When it comes to moving customers from one Success Vector to another, it’s a little more complicated because customers – even within the same Logical Customer Segment – achieve success on their own cadence.
So you’ll need to be realistic about what you can achieve for this cohort within the given timeframe.
Your ultimate goal should be to get all Negative Success Vector customers on at least a Neutral Success Vector, but what can you do in 6 months?
An example might be: in the next 6 months, we can reduce the number of good-fit, Negative Success Vector customers in the Small Agency customer segment by 50% by doing x, y, and z.
But for the same cohort in the Large Agency segment, we can reduce this number by 25% by doing x, y, and z.
However, for this cohort in the Mid-sized Agency segment, we can reduce this number by 75% by doing x, y, and z.
Good fit, Neutral Success Vector
Again, moving customers from one Success Vector to another is more complicated than what you’ll do with Bad-fit customers or those that have gone dark, again because customers – even within the same Logical Customer Segment – achieve success on their own cadence.
Similarly, you’ll need to be realistic about what you can achieve for this cohort in the given timeframe.
Your ultimate goal should be to get all Neutral Success Vector customers on a Positive Success Vector, but what can you do in 6 months?
When a customer is on a Positive Success Vector, they’re expanding their relationship with you, they’re increasing consumption or adoption, or they’re advocating for you publicly. If you can take a Neutral customer and get them to do some or all of those things, you’ll be able to move them to a Positive Success Vector.
However, you have to do it in a way that is customer-positive; working them toward success and then making logical offers to them for upsells or add-ons, getting them to invite you into other parts of their company, or proactively getting them to advocate for you when the time is right. Think of ways to short-circuit their path to success.
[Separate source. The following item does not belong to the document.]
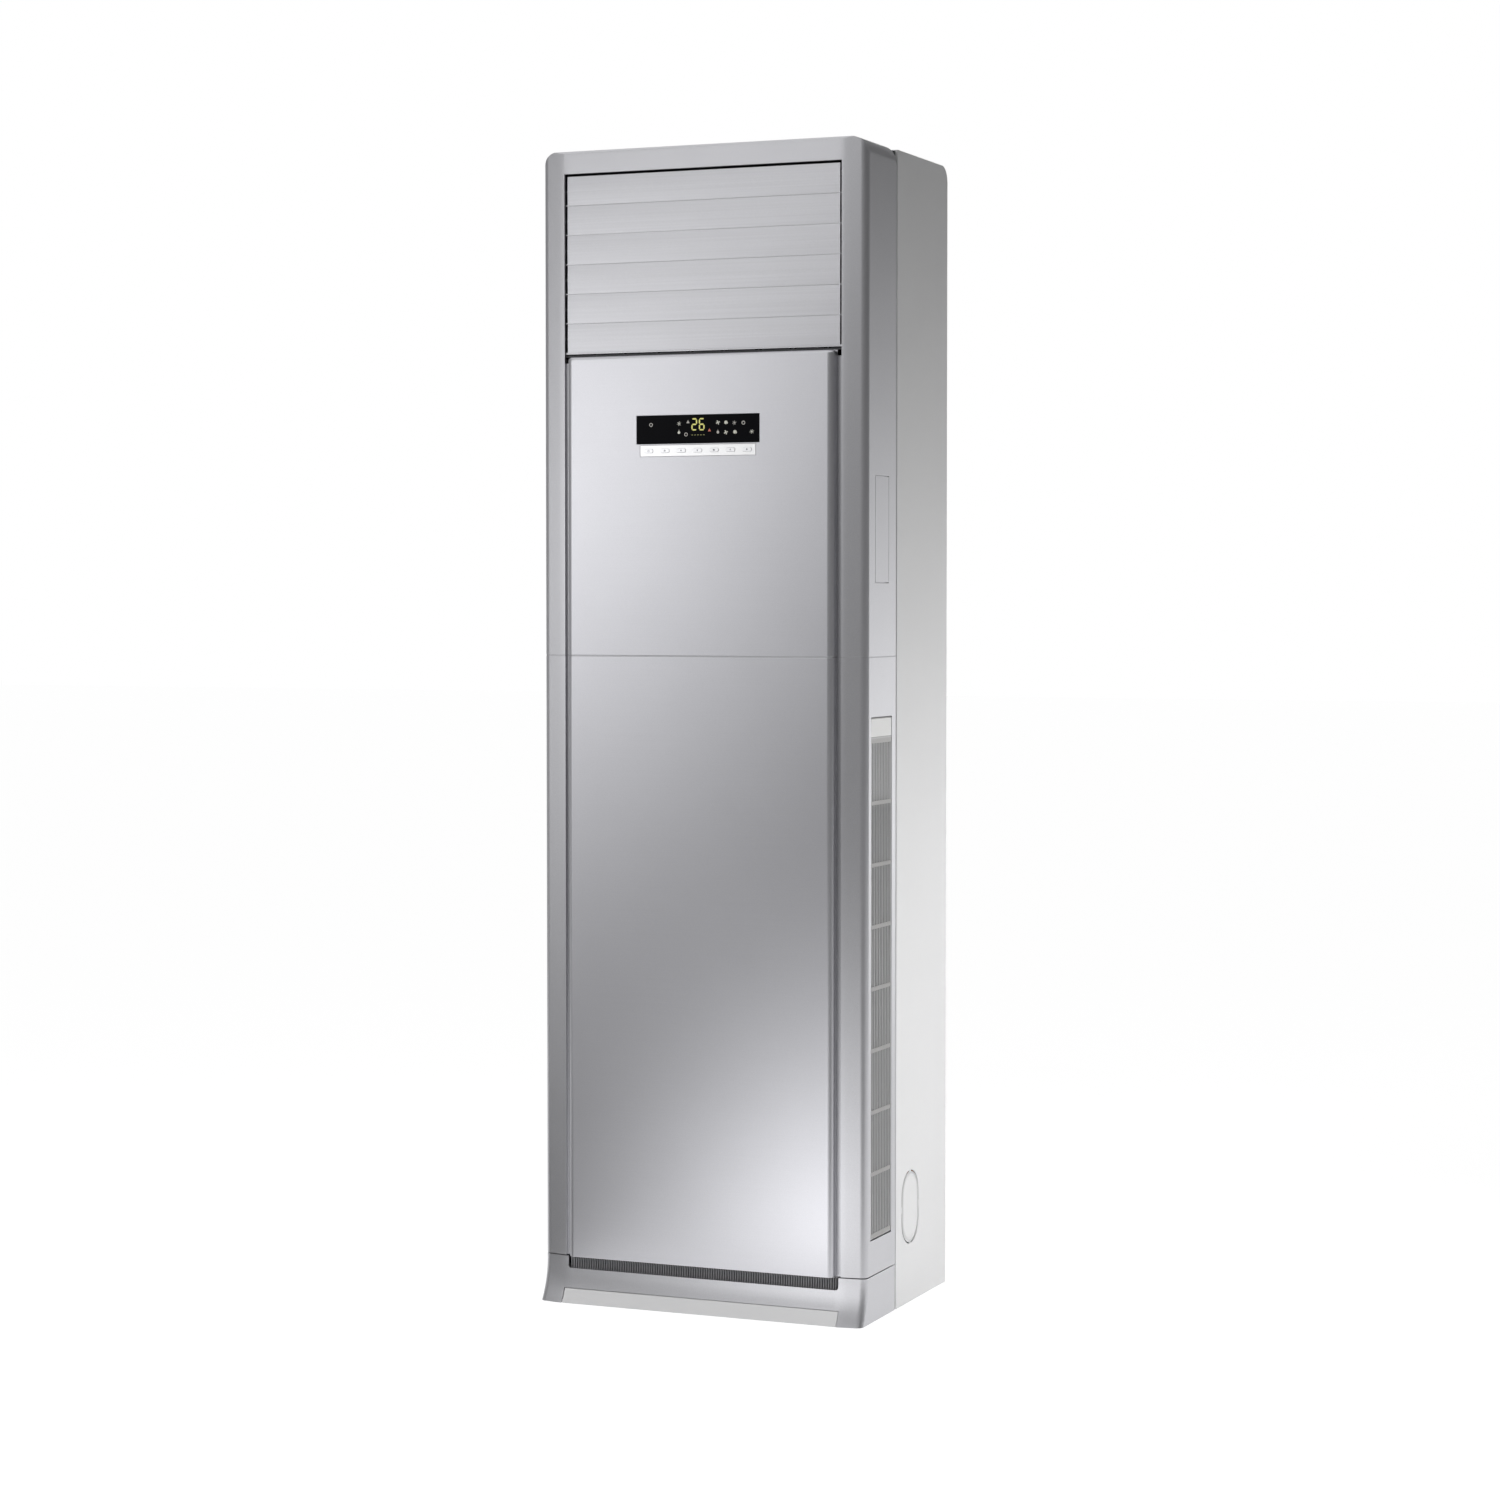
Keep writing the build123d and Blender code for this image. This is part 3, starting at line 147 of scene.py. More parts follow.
def addStep(tree, value, low, high):
    # rises smoothly from 0 at low to 1 at high
    ramp = tree.nodes.new("ShaderNodeMapRange")
    ramp.interpolation_type = "SMOOTHSTEP"
    ramp.inputs["From Min"].default_value = low
    ramp.inputs["From Max"].default_value = high
    tree.links.new(value, ramp.inputs["Value"])
    return ramp.outputs["Result"]


def addPlace(tree):
    place = tree.nodes.new("ShaderNodeTexCoord")
    apart = tree.nodes.new("ShaderNodeSeparateXYZ")
    tree.links.new(place.outputs["Object"], apart.inputs[0])
    return apart.outputs


def addNoise(tree, detail, scaling=None):
    # noise in object coordinates, stretched by a Mapping node when scaling is given
    place = tree.nodes.new("ShaderNodeTexCoord")
    noise = tree.nodes.new("ShaderNodeTexNoise")
    noise.inputs["Detail"].default_value = detail
    if scaling:
        mapping = tree.nodes.new("ShaderNodeMapping")
        mapping.inputs["Scale"].default_value = scaling
        tree.links.new(place.outputs["Object"], mapping.inputs["Vector"])
        tree.links.new(mapping.outputs["Vector"], noise.inputs["Vector"])
    else:
        tree.links.new(place.outputs["Object"], noise.inputs["Vector"])
    return noise


def addShade(tree, mask, colourSocket, amountSocket):
    # brightens and darkens a colour round its own value by a mask whose middle is 0.5
    centred = addMath(tree, "SUBTRACT", mask, 0.5)
    return addScaled(tree, colourSocket, addMath(tree, "MULTIPLY_ADD", centred, amountSocket, 1.0))


middleGrey = (0.5, 0.5, 0.5, 1)
colourAndHeight = [("Colour", "NodeSocketColor"), ("Height", "NodeSocketFloat")]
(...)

This is less about getting them do the thing that will move them to a Positive Success Vector – like buying an add-on – and more about getting them to be successful and making buying that add-on the most logical next step.
You’ll want to be clear that for this cohort, in this segment, we’ll do x, y, and z to make that a reality.
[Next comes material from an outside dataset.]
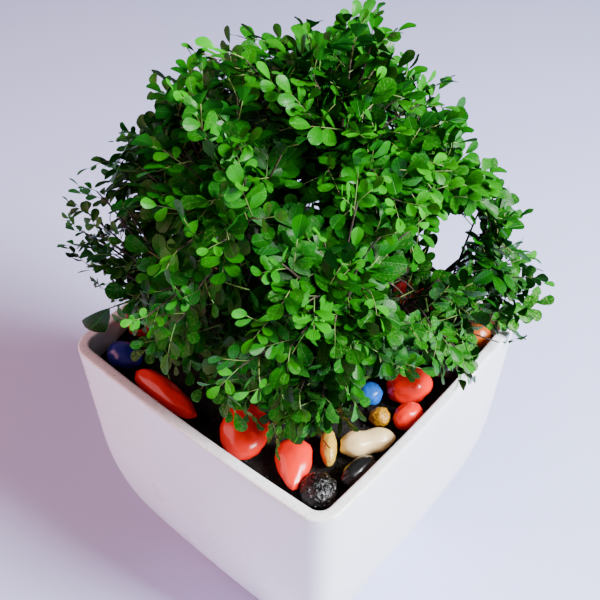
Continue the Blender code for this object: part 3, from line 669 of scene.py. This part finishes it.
def rings_mesh(rings):
    """A closed mesh through rings, each (outline, height), its height a number or a function of x and y.

    The rings are bridged while they lie well apart, and then moved to their own heights.
    """
    bm = bmesh.new()
    loops, lifted = [], []
    for i, (outline, height) in enumerate(rings):
        corners = [bm.verts.new((x, y, i * RING_SPACING)) for x, y in outline]
        loops.append([bm.edges.new((corners[k - 1], corners[k])) for k in range(len(corners))])
        lifted += [(corner, height) for corner in corners]
    bridge_and_cap(bm, loops)
    for corner, height in lifted:
        corner.co.z = height(corner.co.x, corner.co.y) if callable(height) else height
    bmesh.ops.recalc_face_normals(bm, faces=bm.faces[:])
    return bm


def bridge_and_cap(bm, loops):
    """Bridge each loop to the next, and close the first and the last one with a face."""
    for lower, upper in zip(loops, loops[1:]):
        bmesh.ops.bridge_loops(bm, edges=lower + upper)
    bmesh.ops.contextual_create(bm, geom=loops[0])
    bmesh.ops.contextual_create(bm, geom=loops[-1])
    bmesh.ops.recalc_face_normals(bm, faces=bm.faces[:])


def quarter_turns(radius):
    """(in, down) offsets of a rounded edge, from its top to its side."""
    angles = [pi / 2 * step / ROUND_STEPS for step in range(ROUND_STEPS + 1)]
    return [(radius * (1 - sin(angle)), radius * (1 - cos(angle))) for angle in angles]


def levels_down(steps, start, deepest):
    return [start + (deepest - start) * step / steps for step in range(1, steps + 1)]


def pot_mesh():
    """The pot's wall from its inside floor over the rounded rim to its foot."""
    rings = []
    for depth in reversed(levels_down(WALL_LEVELS, EDGE_ROUND, POT_HEIGHT - FLOOR)):
        outline = square_outline(half_width(depth) - WALL, CORNER_RADIUS - WALL)
        rings.append((outline, POT_HEIGHT - depth))
    rim = half_width(0)
    for inset, drop in reversed(quarter_turns(EDGE_ROUND)):
        inside = WALL - inset
        rings.append((square_outline(rim - inside, CORNER_RADIUS - inside), POT_HEIGHT - drop))
    for inset, drop in quarter_turns(EDGE_ROUND):
        rings.append((square_outline(rim - inset, CORNER_RADIUS - inset), POT_HEIGHT - drop))
    for depth in levels_down(WALL_LEVELS, EDGE_ROUND, POT_HEIGHT - FOOT_ROUND):
        rings.append((square_outline(half_width(depth), CORNER_RADIUS), POT_HEIGHT - depth))
    foot = half_width(POT_HEIGHT)
    for inset, rise in reversed(quarter_turns(FOOT_ROUND)[:-1]):
        rings.append((square_outline(foot - inset, CORNER_RADIUS - inset), rise))
    return rings_mesh(rings)


def soil_height(x, y):
    crown = CROWN_RISE * exp(-(x * x + y * y) / CROWN_RADIUS**2)
    away = hypot(x - MOUND_PLACE[0], y - MOUND_PLACE[1])
    mound = MOUND_RISE * exp(-((away / MOUND_RADIUS) ** 2))
    return POT_HEIGHT - SOIL_DEPTH + crown + mound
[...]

Good fit, Positive Success Vector
For this cohort, we might start to apply a KPI different from just the number of customers that are in this cohort; we might want to focus on a financial metric like NRR.
So we might say that in the next 6 months, for the Good-fit customers on a Neutral Success Vector in the Small Agency customer segment, we can drive a 120% NRR by doing x, y, and z.
This means we’ll expand the revenue we get from this cohort – net of any revenue churn and not taking into consideration what new customers are bringing in; it’s only for this cohort – by 20%, or we end the 6-month timeframe with 120% of the revenue they started that period with.
And for this cohort in the Large Agency segment, we can grow NRR to 150% by doing x, y, and z.
However, for this cohort in the Mid-sized Agency segment, we will grow NRR to 130% by doing x, y, and z.
A lot of people say that much of Customer Success is simply common sense.
Well, maybe that’s true, but behind all of the common sense are a lot of processes, workflows, strategy, and tactics! Hopefully, what I just shared makes that “common sense” journey toward making your customers successful a little bit easier for you.